:: Your instructions ::
Copy down all of the data underneath, exactly as shown.

(Object data in JSON)
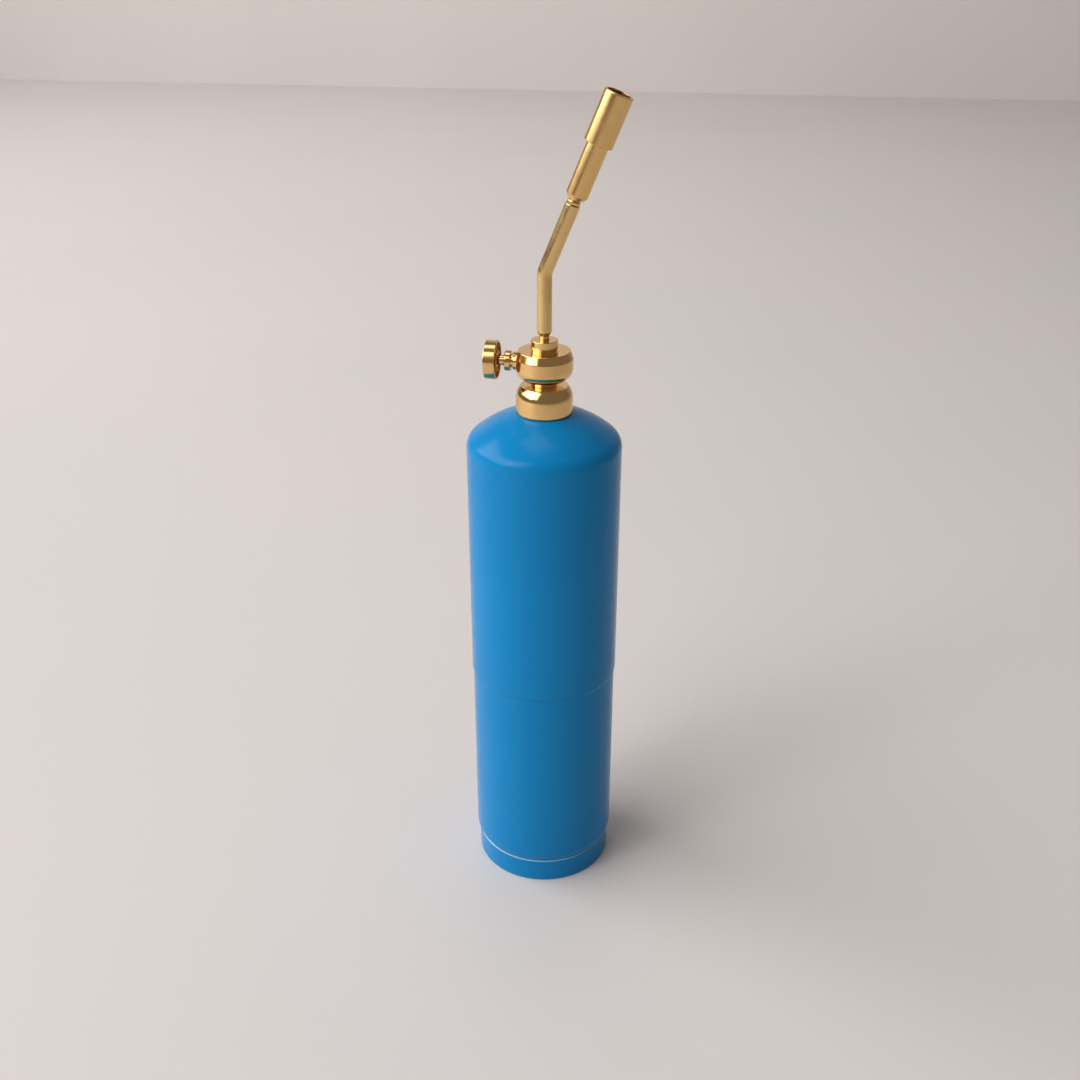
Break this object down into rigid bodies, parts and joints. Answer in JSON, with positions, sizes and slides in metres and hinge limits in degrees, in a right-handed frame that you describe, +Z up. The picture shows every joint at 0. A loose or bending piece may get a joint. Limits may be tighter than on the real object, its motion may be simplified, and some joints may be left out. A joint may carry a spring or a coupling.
{
  "type": "propane torch",
  "caption": "Brass pencil-flame torch head with a bent tube, a side control knob and a swivel coupling nut, screwed onto a tall blue steel gas cylinder.",
  "frame": {"origin": "centre of the foot ring, on the floor", "axes": "+Z up along the cylinder; the burner leans towards +X and the control knob points along -X; +Y is the relief valve's side"},
  "size_m": [0.0732, 0.073, 0.3935],
  "materials": {
    "cylinder_paint": "satin blue baked enamel",
    "boss_steel": "zinc-plated",
    "spring_steel": "drawn wire",
    "turned_brass": "fine-turned, polished",
    "knob_brass": "turned, satin",
    "tube_brass": "drawn, satin",
    "burner_brass": "turned, satin",
    "valve_brass": "turned",
    "sintered_bronze": "sintered, matt",
    "seal_rubber": "matt",
    "screw_steel": "plated"
  },
  "bodies": {
    "cylinder": {"lower_shell": "cylinder_paint", "upper_shell": "cylinder_paint", "girth_braze": "cylinder_paint", "foot_ring": "cylinder_paint", "neck_boss": "boss_steel", "neck_weld": "boss_steel", "valve_cartridge": "valve_brass", "valve_spring": "spring_steel", "relief_body": "valve_brass", "relief_spring": "spring_steel"},
    "check_valve": {"valve_pin": "valve_brass", "poppet_seal": "seal_rubber"},
    "relief": {"relief_poppet": "valve_brass"},
    "seal": {"inlet_seal": "seal_rubber"},
    "head": {"inlet_spigot": "turned_brass", "snap_ring": "spring_steel", "depressor_pin": "valve_brass", "inlet_filter": "sintered_bronze", "valve_body": "turned_brass", "gland_nut": "turned_brass", "outlet_nut": "turned_brass", "outlet_gasket": "seal_rubber", "feed_tube": "tube_brass", "jet_collar": "tube_brass", "jet": "valve_brass", "mixing_tube": "burner_brass", "flame_tube": "burner_brass", "flame_holder": "sintered_bronze"},
    "stem_seal": {"stem_o_ring": "seal_rubber"},
    "knob": {"needle_stem": "turned_brass", "control_knob": "knob_brass", "knob_screw": "screw_steel"},
    "nut": {"coupling_nut": "turned_brass"}
  },
  "joints": [
    {"name": "head_lift", "type": "slide", "parent": "cylinder", "child": "seal", "axis": [0, 0, 1], "range_m": [0, 0.00544]},
    {"name": "head_swivel", "type": "hinge", "parent": "seal", "child": "head", "pos_m": [0, 0, 0.25288], "axis": [0, 0, 1], "continuous": true},
    {"name": "nut_turn", "type": "hinge", "parent": "head", "child": "nut", "pos_m": [0, 0, 0.25288], "axis": [0, 0, 1], "range_deg": [0, 2160]},
    {"name": "stem_travel", "type": "slide", "parent": "head", "child": "stem_seal", "axis": [-1, 0, 0], "range_m": [0, 0.0012]},
    {"name": "knob_turn", "type": "hinge", "parent": "stem_seal", "child": "knob", "pos_m": [-0.02, 0, 0.27498], "axis": [-1, 0, 0], "range_deg": [0, 540]},
    {"name": "pin_lift", "type": "slide", "parent": "cylinder", "child": "check_valve", "axis": [0, 0, 1], "range_m": [0, 0.0012], "deforming": ["valve_spring"]},
    {"name": "relief_lift", "type": "slide", "parent": "cylinder", "child": "relief", "axis": [0, 0, 1], "range_m": [0, 0.0008], "stiffness_N_per_m": 3000, "springref_m": -0.001, "deforming": ["relief_spring"]}
  ],
  "couplings": [
    {"joint": "nut_turn", "follows": "head_lift", "rad_per_m": 6927.4},
    {"joint": "pin_lift", "follows": "head_lift", "ratio": 0.21867},
    {"joint": "knob_turn", "follows": "stem_travel", "rad_per_m": 7854}
  ]
}
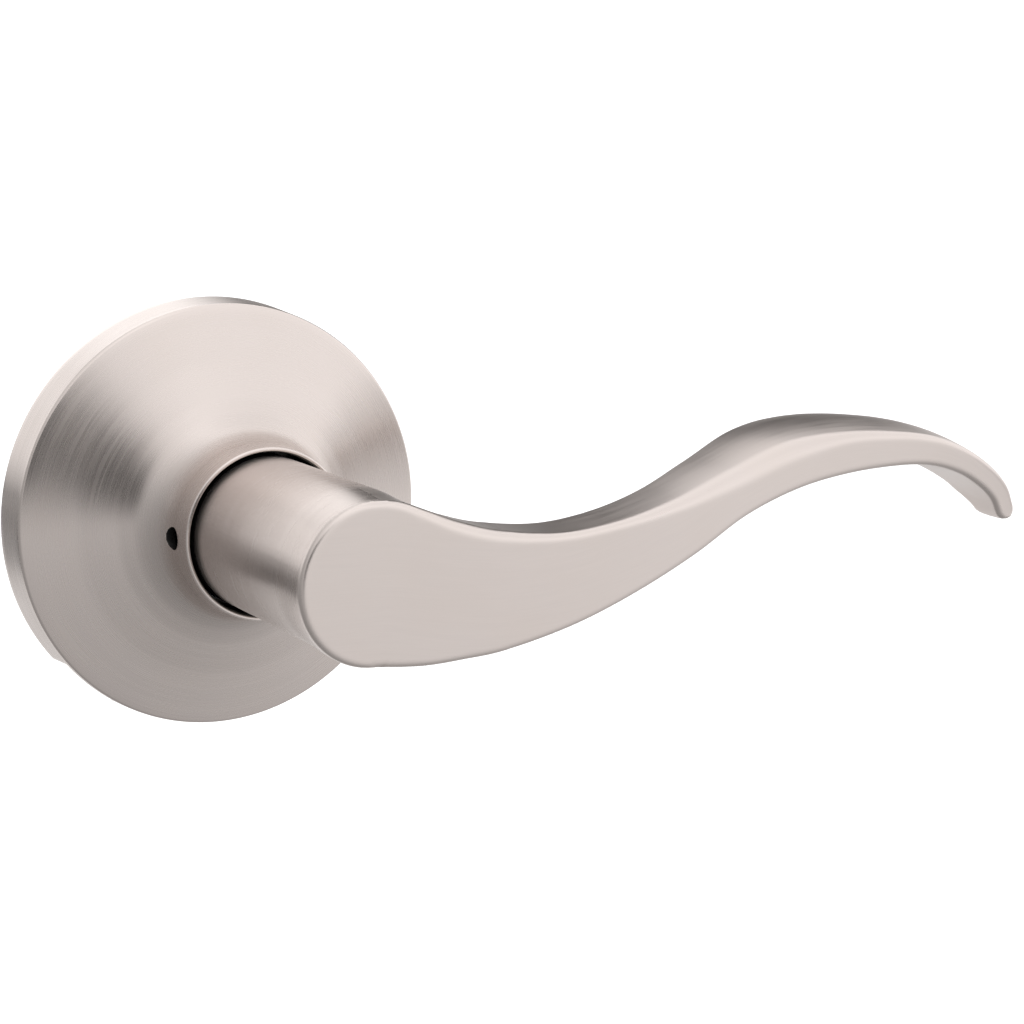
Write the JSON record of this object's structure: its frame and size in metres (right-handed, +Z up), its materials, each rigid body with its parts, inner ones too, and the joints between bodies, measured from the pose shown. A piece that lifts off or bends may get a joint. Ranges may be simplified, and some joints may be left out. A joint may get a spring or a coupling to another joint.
{
  "type": "door lever handle",
  "caption": "Wave-shaped door lever on a round push-fit rose, with its mounting plate, return spring and spindle, for one side of a bored door.",
  "frame": {"origin": "centre of the rose's back rim, on the face of the door, on the axis that the lever turns about", "axes": "+Y into the door along the lever's turning axis, +X towards the lever's tip at rest, +Z up; the lever stands out towards -Y"},
  "size_m": [0.1467, 0.1003, 0.066],
  "materials": {
    "satin_nickel": "satin nickel plate, finely brushed",
    "zinc_plated_steel": "zinc plated, slightly dull",
    "spring_steel": "oiled spring steel",
    "bright_steel": "drawn bright steel",
    "cast_zinc": "as cast",
    "nylon": "natural moulded nylon",
    "brass": "stamped brass"
  },
  "bodies": {
    "trim": {"rose_cover": "satin_nickel", "rose_clip_1": "spring_steel", "rose_clip_2": "spring_steel", "rose_clip_3": "spring_steel", "mounting_plate": "zinc_plated_steel", "mounting_post_left": "zinc_plated_steel", "mounting_post_right": "zinc_plated_steel", "spring_cage": "zinc_plated_steel", "cage_rivet_1": "zinc_plated_steel", "cage_rivet_2": "zinc_plated_steel", "cage_rivet_3": "zinc_plated_steel", "cage_rivet_4": "zinc_plated_steel", "rear_bushing": "nylon", "neck_bushing": "nylon", "lever_return_spring": "spring_steel"},
    "lever": {"lever_handle": "satin_nickel", "spindle_tube": "zinc_plated_steel", "spindle": "bright_steel", "cross_pin": "bright_steel", "return_cam": "cast_zinc", "thrust_washer": "brass", "wave_washer": "spring_steel", "retaining_ring": "spring_steel", "catch_spring": "spring_steel"},
    "catch": {"lever_catch": "spring_steel"}
  },
  "joints": [
    {"name": "lever_turn", "type": "hinge", "parent": "trim", "child": "lever", "pos_m": [0, 0, 0], "axis": [0, 1, 0], "range_deg": [-50, 50], "stiffness_Nm_per_rad": 1.4, "springref_deg": -2.86, "deforming": ["lever_return_spring"]},
    {"name": "catch_press", "type": "slide", "parent": "lever", "child": "catch", "axis": [1, 0, 0], "range_m": [0, 0.0024], "stiffness_N_per_m": 400, "springref_m": -0.002, "deforming": ["catch_spring"]}
  ]
}
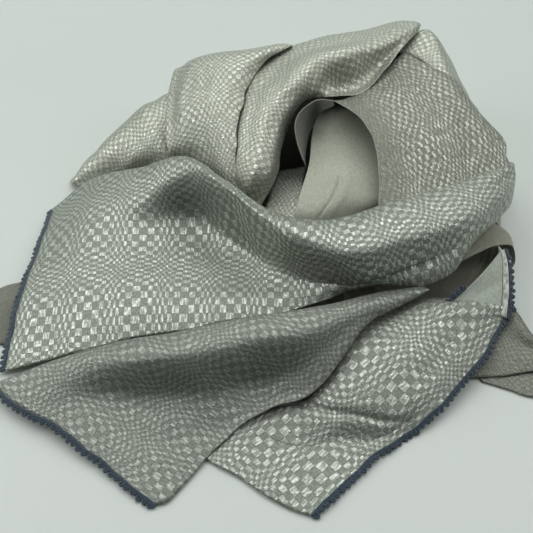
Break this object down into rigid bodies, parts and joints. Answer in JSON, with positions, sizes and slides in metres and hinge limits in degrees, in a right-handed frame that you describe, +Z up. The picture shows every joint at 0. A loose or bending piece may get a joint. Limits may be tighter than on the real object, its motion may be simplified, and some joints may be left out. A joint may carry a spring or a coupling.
{
  "type": "silk shawl",
  "caption": "Light handwoven silk shawl with a checked weave and a narrow crocheted picot edging on its short ends, dropped on a flat surface in a loose swirled heap.",
  "frame": {"origin": "bottom centre of the bounding box, on the surface the shawl lies on", "axes": "+X to the right end's side, +Y to the back of the heap, away from the two front flaps, +Z up"},
  "size_m": [0.7038, 0.731, 0.1809],
  "materials": {
    "silk_face": "silver grey silk, satin and matte checks",
    "silk_back": "plain matte wrong side, warm grey",
    "edging": "matte dark blue crocheted thread"
  },
  "bodies": {
    "root": {"upper_end": "silk_face", "lower_end": "silk_face", "right_end": "silk_face", "right_tail_upper": "silk_face", "right_tail_lower": "silk_face", "back_left_fold": "silk_face", "second_fold": "silk_face", "hood": "silk_face", "back_panel": "silk_face", "inner_wall": "silk_face", "hollow_patch": "silk_face", "turned_corner": "silk_back", "pocket": "silk_back", "right_side": "silk_back", "left_under_layer": "silk_back", "curled_lip": "silk_back", "inner_tongue": "silk_back", "edging_upper_end": "edging", "edging_lower_end": "edging", "edging_right_end": "edging", "edging_corner": "edging", "edging_inner_bit": "edging", "heap_core": "silk_face"}
  },
  "joints": []
}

:: Task answer ::
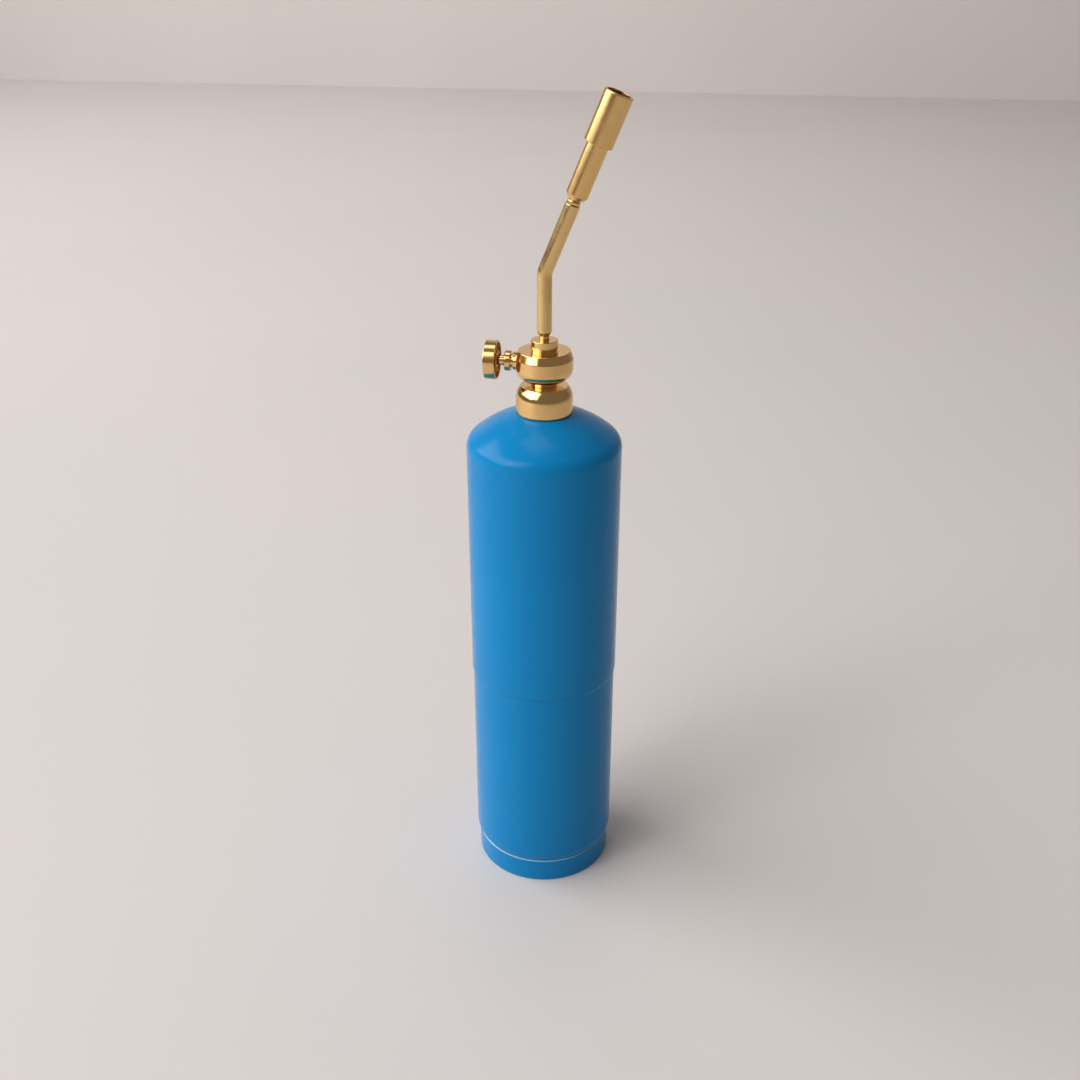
Break this object down into rigid bodies, parts and joints. Answer in JSON, with positions, sizes and slides in metres and hinge limits in degrees, in a right-handed frame that you describe, +Z up. The picture shows every joint at 0. A loose or bending piece may get a joint. Limits may be tighter than on the real object, its motion may be simplified, and some joints may be left out. A joint may carry a spring or a coupling.
{
  "type": "propane torch",
  "caption": "Brass pencil-flame torch head with a bent tube, a side control knob and a swivel coupling nut, screwed onto a tall blue steel gas cylinder.",
  "frame": {"origin": "centre of the foot ring, on the floor", "axes": "+Z up along the cylinder; the burner leans towards +X and the control knob points along -X; +Y is the relief valve's side"},
  "size_m": [0.0732, 0.073, 0.3935],
  "materials": {
    "cylinder_paint": "satin blue baked enamel",
    "boss_steel": "zinc-plated",
    "spring_steel": "drawn wire",
    "turned_brass": "fine-turned, polished",
    "knob_brass": "turned, satin",
    "tube_brass": "drawn, satin",
    "burner_brass": "turned, satin",
    "valve_brass": "turned",
    "sintered_bronze": "sintered, matt",
    "seal_rubber": "matt",
    "screw_steel": "plated"
  },
  "bodies": {
    "cylinder": {"lower_shell": "cylinder_paint", "upper_shell": "cylinder_paint", "girth_braze": "cylinder_paint", "foot_ring": "cylinder_paint", "neck_boss": "boss_steel", "neck_weld": "boss_steel", "valve_cartridge": "valve_brass", "valve_spring": "spring_steel", "relief_body": "valve_brass", "relief_spring": "spring_steel"},
    "check_valve": {"valve_pin": "valve_brass", "poppet_seal": "seal_rubber"},
    "relief": {"relief_poppet": "valve_brass"},
    "seal": {"inlet_seal": "seal_rubber"},
    "head": {"inlet_spigot": "turned_brass", "snap_ring": "spring_steel", "depressor_pin": "valve_brass", "inlet_filter": "sintered_bronze", "valve_body": "turned_brass", "gland_nut": "turned_brass", "outlet_nut": "turned_brass", "outlet_gasket": "seal_rubber", "feed_tube": "tube_brass", "jet_collar": "tube_brass", "jet": "valve_brass", "mixing_tube": "burner_brass", "flame_tube": "burner_brass", "flame_holder": "sintered_bronze"},
    "stem_seal": {"stem_o_ring": "seal_rubber"},
    "knob": {"needle_stem": "turned_brass", "control_knob": "knob_brass", "knob_screw": "screw_steel"},
    "nut": {"coupling_nut": "turned_brass"}
  },
  "joints": [
    {"name": "head_lift", "type": "slide", "parent": "cylinder", "child": "seal", "axis": [0, 0, 1], "range_m": [0, 0.00544]},
    {"name": "head_swivel", "type": "hinge", "parent": "seal", "child": "head", "pos_m": [0, 0, 0.25288], "axis": [0, 0, 1], "continuous": true},
    {"name": "nut_turn", "type": "hinge", "parent": "head", "child": "nut", "pos_m": [0, 0, 0.25288], "axis": [0, 0, 1], "range_deg": [0, 2160]},
    {"name": "stem_travel", "type": "slide", "parent": "head", "child": "stem_seal", "axis": [-1, 0, 0], "range_m": [0, 0.0012]},
    {"name": "knob_turn", "type": "hinge", "parent": "stem_seal", "child": "knob", "pos_m": [-0.02, 0, 0.27498], "axis": [-1, 0, 0], "range_deg": [0, 540]},
    {"name": "pin_lift", "type": "slide", "parent": "cylinder", "child": "check_valve", "axis": [0, 0, 1], "range_m": [0, 0.0012], "deforming": ["valve_spring"]},
    {"name": "relief_lift", "type": "slide", "parent": "cylinder", "child": "relief", "axis": [0, 0, 1], "range_m": [0, 0.0008], "stiffness_N_per_m": 3000, "springref_m": -0.001, "deforming": ["relief_spring"]}
  ],
  "couplings": [
    {"joint": "nut_turn", "follows": "head_lift", "rad_per_m": 6927.4},
    {"joint": "pin_lift", "follows": "head_lift", "ratio": 0.21867},
    {"joint": "knob_turn", "follows": "stem_travel", "rad_per_m": 7854}
  ]
}
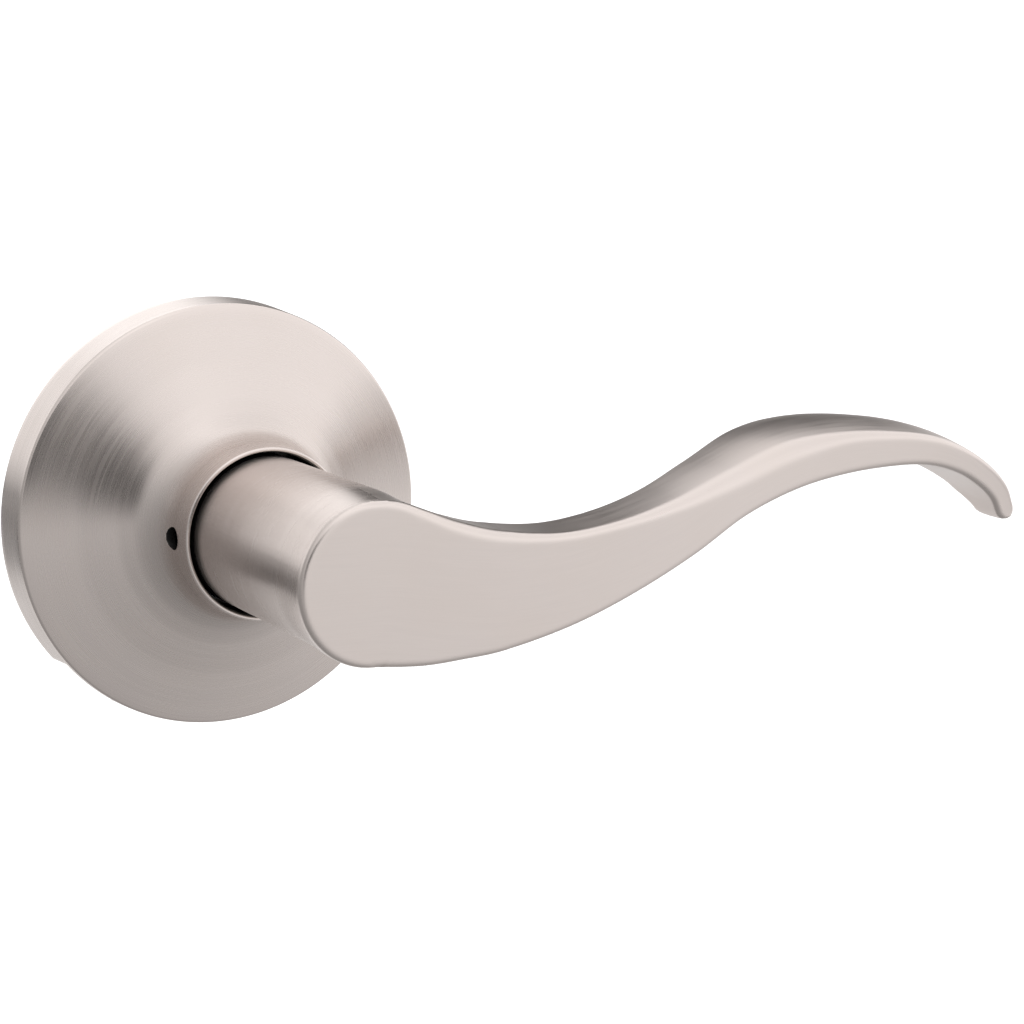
Write the JSON record of this object's structure: its frame and size in metres (right-handed, +Z up), its materials, each rigid body with its parts, inner ones too, and the joints between bodies, measured from the pose shown. A piece that lifts off or bends may get a joint. Ranges may be simplified, and some joints may be left out. A joint may get a spring or a coupling to another joint.
{
  "type": "door lever handle",
  "caption": "Wave-shaped door lever on a round push-fit rose, with its mounting plate, return spring and spindle, for one side of a bored door.",
  "frame": {"origin": "centre of the rose's back rim, on the face of the door, on the axis that the lever turns about", "axes": "+Y into the door along the lever's turning axis, +X towards the lever's tip at rest, +Z up; the lever stands out towards -Y"},
  "size_m": [0.1467, 0.1003, 0.066],
  "materials": {
    "satin_nickel": "satin nickel plate, finely brushed",
    "zinc_plated_steel": "zinc plated, slightly dull",
    "spring_steel": "oiled spring steel",
    "bright_steel": "drawn bright steel",
    "cast_zinc": "as cast",
    "nylon": "natural moulded nylon",
    "brass": "stamped brass"
  },
  "bodies": {
    "trim": {"rose_cover": "satin_nickel", "rose_clip_1": "spring_steel", "rose_clip_2": "spring_steel", "rose_clip_3": "spring_steel", "mounting_plate": "zinc_plated_steel", "mounting_post_left": "zinc_plated_steel", "mounting_post_right": "zinc_plated_steel", "spring_cage": "zinc_plated_steel", "cage_rivet_1": "zinc_plated_steel", "cage_rivet_2": "zinc_plated_steel", "cage_rivet_3": "zinc_plated_steel", "cage_rivet_4": "zinc_plated_steel", "rear_bushing": "nylon", "neck_bushing": "nylon", "lever_return_spring": "spring_steel"},
    "lever": {"lever_handle": "satin_nickel", "spindle_tube": "zinc_plated_steel", "spindle": "bright_steel", "cross_pin": "bright_steel", "return_cam": "cast_zinc", "thrust_washer": "brass", "wave_washer": "spring_steel", "retaining_ring": "spring_steel", "catch_spring": "spring_steel"},
    "catch": {"lever_catch": "spring_steel"}
  },
  "joints": [
    {"name": "lever_turn", "type": "hinge", "parent": "trim", "child": "lever", "pos_m": [0, 0, 0], "axis": [0, 1, 0], "range_deg": [-50, 50], "stiffness_Nm_per_rad": 1.4, "springref_deg": -2.86, "deforming": ["lever_return_spring"]},
    {"name": "catch_press", "type": "slide", "parent": "lever", "child": "catch", "axis": [1, 0, 0], "range_m": [0, 0.0024], "stiffness_N_per_m": 400, "springref_m": -0.002, "deforming": ["catch_spring"]}
  ]
}
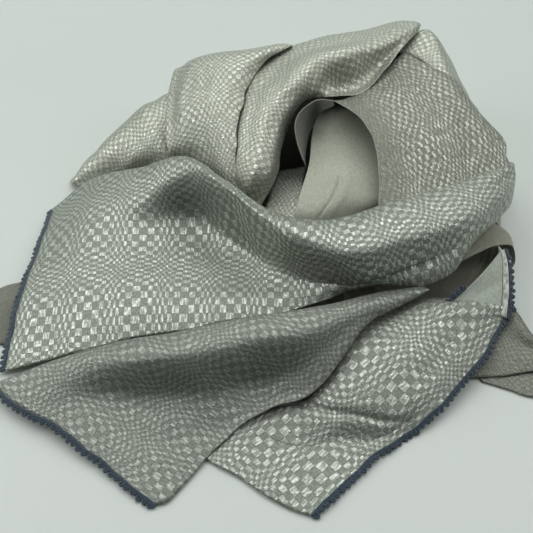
Break this object down into rigid bodies, parts and joints. Answer in JSON, with positions, sizes and slides in metres and hinge limits in degrees, in a right-handed frame that you describe, +Z up. The picture shows every joint at 0. A loose or bending piece may get a joint. Limits may be tighter than on the real object, its motion may be simplified, and some joints may be left out. A joint may carry a spring or a coupling.
{
  "type": "silk shawl",
  "caption": "Light handwoven silk shawl with a checked weave and a narrow crocheted picot edging on its short ends, dropped on a flat surface in a loose swirled heap.",
  "frame": {"origin": "bottom centre of the bounding box, on the surface the shawl lies on", "axes": "+X to the right end's side, +Y to the back of the heap, away from the two front flaps, +Z up"},
  "size_m": [0.7038, 0.731, 0.1809],
  "materials": {
    "silk_face": "silver grey silk, satin and matte checks",
    "silk_back": "plain matte wrong side, warm grey",
    "edging": "matte dark blue crocheted thread"
  },
  "bodies": {
    "root": {"upper_end": "silk_face", "lower_end": "silk_face", "right_end": "silk_face", "right_tail_upper": "silk_face", "right_tail_lower": "silk_face", "back_left_fold": "silk_face", "second_fold": "silk_face", "hood": "silk_face", "back_panel": "silk_face", "inner_wall": "silk_face", "hollow_patch": "silk_face", "turned_corner": "silk_back", "pocket": "silk_back", "right_side": "silk_back", "left_under_layer": "silk_back", "curled_lip": "silk_back", "inner_tongue": "silk_back", "edging_upper_end": "edging", "edging_lower_end": "edging", "edging_right_end": "edging", "edging_corner": "edging", "edging_inner_bit": "edging", "heap_core": "silk_face"}
  },
  "joints": []
}